In a few hours, south Florida and Dade County in particular were changed for ever. 'Dade will never be the same again,' the county manager, Joaquin Avino, said. It is no exaggeration.

The extent of the devastation is almost unfathomable. The scene is more reminiscent of a war zone than of south Florida, especially now that President George Bush has sent in thousands of US troops to help local authorities cope with the disaster, the scale of which strained emergency plans to near breaking-point. This has led to bitter feuding among the local, state and federal governments and the myriad agencies that share responsibility for the haphazard and often confused relief effort.

It may take weeks, possibly months, before any sense of normality will return. In the meantime a quarter of a million people, some of them friends and family, are struggling to survive without water and electricity, and in some cases without money, food or a roof over their heads. 'Sometimes people stop trying to fix things and just sit on their front lawns and stare into space. There are moments when it really hits you,' said Matt Gilson, a Dade County school teacher and former university classmate.
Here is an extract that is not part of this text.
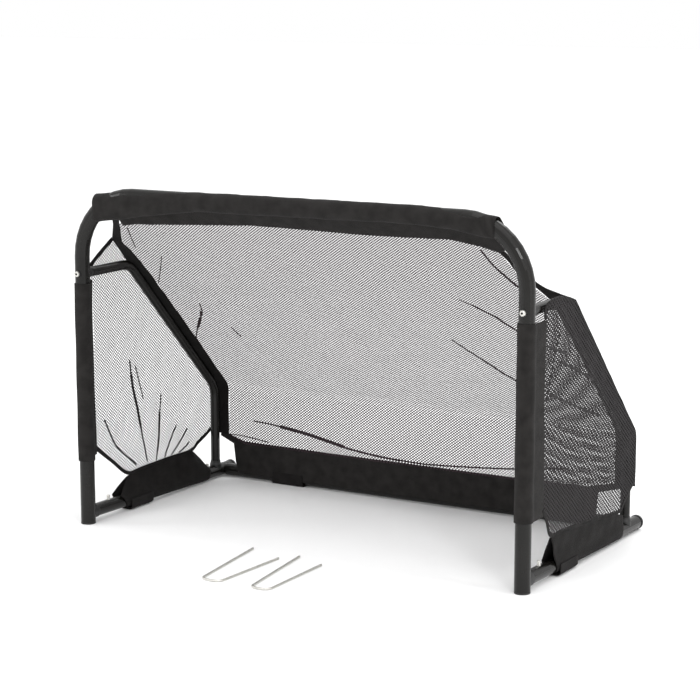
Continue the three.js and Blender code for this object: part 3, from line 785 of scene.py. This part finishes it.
def studio():
    """White floor and world, a soft sun and five lamps."""
    floor_mat, tree, shader = nodes_of("studio_floor")
    coords = new(tree, "ShaderNodeTexCoord")
    grain = new(tree, "ShaderNodeTexNoise", Scale=3.0, Detail=3.0)
    tree.links.new(coords.outputs["Object"], grain.inputs["Vector"])
    coloured(tree, shader, grain.outputs["Fac"], [(0.3, (0.93, 0.93, 0.93)), (0.7, (0.95, 0.95, 0.95))])
    shader.inputs["Roughness"].default_value = 0.6
    shader.inputs["Specular IOR Level"].default_value = 0.14
    reach = 30.0
    corners = [(-reach, -reach, 0), (reach, -reach, 0), (reach, reach, 0), (-reach, reach, 0)]
    floor = make("studio_floor", corners, [(0, 1, 2, 3)], floor_mat)
    world = bpy.data.worlds.new("studio")
    bpy.context.scene.world = world
    world.use_nodes = True
    background = world.node_tree.nodes["Background"]
    background.inputs["Color"].default_value = (1, 1, 1, 1)
    background.inputs["Strength"].default_value = 1.0
    overhead = bpy.data.lights.new("overhead", "SUN")
    overhead.energy = 1.0
    overhead.angle = math.radians(60)
    lamp = bpy.data.objects.new("overhead", overhead)
    lamp.rotation_euler = (math.radians(12), math.radians(8), 0)
    bpy.context.collection.objects.link(lamp)
    for name, spot, power, size in (
        ("key", (2.6, -2.2, 2.4), 20.0, 0.5),
        ("fill", (-3.0, -1.6, 2.2), 14.0, 0.8),
        ("rim", (0.4, 2.6, 3.2), 22.0, 1.6),
        ("strip_right", (3.4, -0.25, 1.25), 18.0, 0.2),
        ("strip_left", (-1.6, -3.6, 1.4), 14.0, 0.2),
    ):
        data = bpy.data.lights.new(name, "AREA")
        data.energy = power
        data.size = size
        if name.startswith("strip"):
            data.shape = "RECTANGLE"
            data.size_y = 2.2
        lamp = bpy.data.objects.new(name, data)
        bpy.context.collection.objects.link(lamp)
        lamp.location = spot
        lamp.rotation_mode = "QUATERNION"
        lamp.rotation_quaternion = (Vector((0, 0, 0.35)) - Vector(spot)).to_track_quat("-Z", "Y")
    bpy.context.scene.view_settings.view_transform = "Standard"
    bpy.context.scene.view_settings.look = "None"


def camera():
    """Long lens in front of the goal, to its right and slightly above."""
    azimuth, elevation, roll = math.radians(31.2014), math.radians(11.3919), -0.0022946
    back = Vector((math.sin(azimuth) * math.cos(elevation), -math.cos(azimuth) * math.cos(elevation),
                   math.sin(elevation)))
    right = Vector((math.cos(azimuth), math.sin(azimuth), 0))
    up = back.cross(right)
    r = right * math.cos(roll) + up * math.sin(roll)
    u = up * math.cos(roll) - right * math.sin(roll)
    data = bpy.data.cameras.new("view")
    data.lens = 109.4
    data.sensor_width = 36
    data.shift_x = 0.05
    data.shift_y = 0.0714
    data.clip_end = 200
    cam = bpy.data.objects.new("view", data)
    bpy.context.collection.objects.link(cam)
    turn = Matrix((r, u, back)).transposed().to_4x4()
    cam.matrix_world = Matrix.Translation((2.4838, -4.1776, 1.3126)) @ turn
    bpy.context.scene.camera = cam


studio()
camera()
bpy.context.view_layer.update()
Standing on what is left of the roof of Matt's house in the Richmond Heights suburb you can look east and see the beach eight miles away. Tall pines and voluminous banyan trees used to block that view. At night the vista is even more impressive: there is only blackness as far as the eye can see. Like thousands of others, Matt and his neighbours refuse to leave their homes and join the 40,000 people living in shelters. Unable to secure what is left of their possessions, they sit in the dark with loaded guns to ward off looters, often taking shifts sleeping.

Neighbourhoods devise passwords daily to avert accidents. 'Looters will be shot' signs are posted at the entrance to almost every neighbourhood in 'the zone'.

There have been few incidents of looting over the past week, however. Crime and confusion have marked this tragedy much less than altruism.

Neighbours who never so much as said hello to each other before 24 August are pitching in and trying to clear up the mess as a city best known for its diverse and divided communities pulls together. There is also a prevailing attitude of defiance.

'We will rebuild. It may take us years, but we'll do it. This is my home. This is the place where I live. This is my town,' said Kevin Church, Matt's housemate.

MIAMI (AP) - Badly needed supplies flowed to Florida's hurricane victims yesterday. President Bush said on Saturday he was making dollars 300m ( pounds 150m) available to speed delivery. The Pentagon said it would increase the number of federal troops to 19,500 and send navy ships with 2,000 tons of food and relief supplies.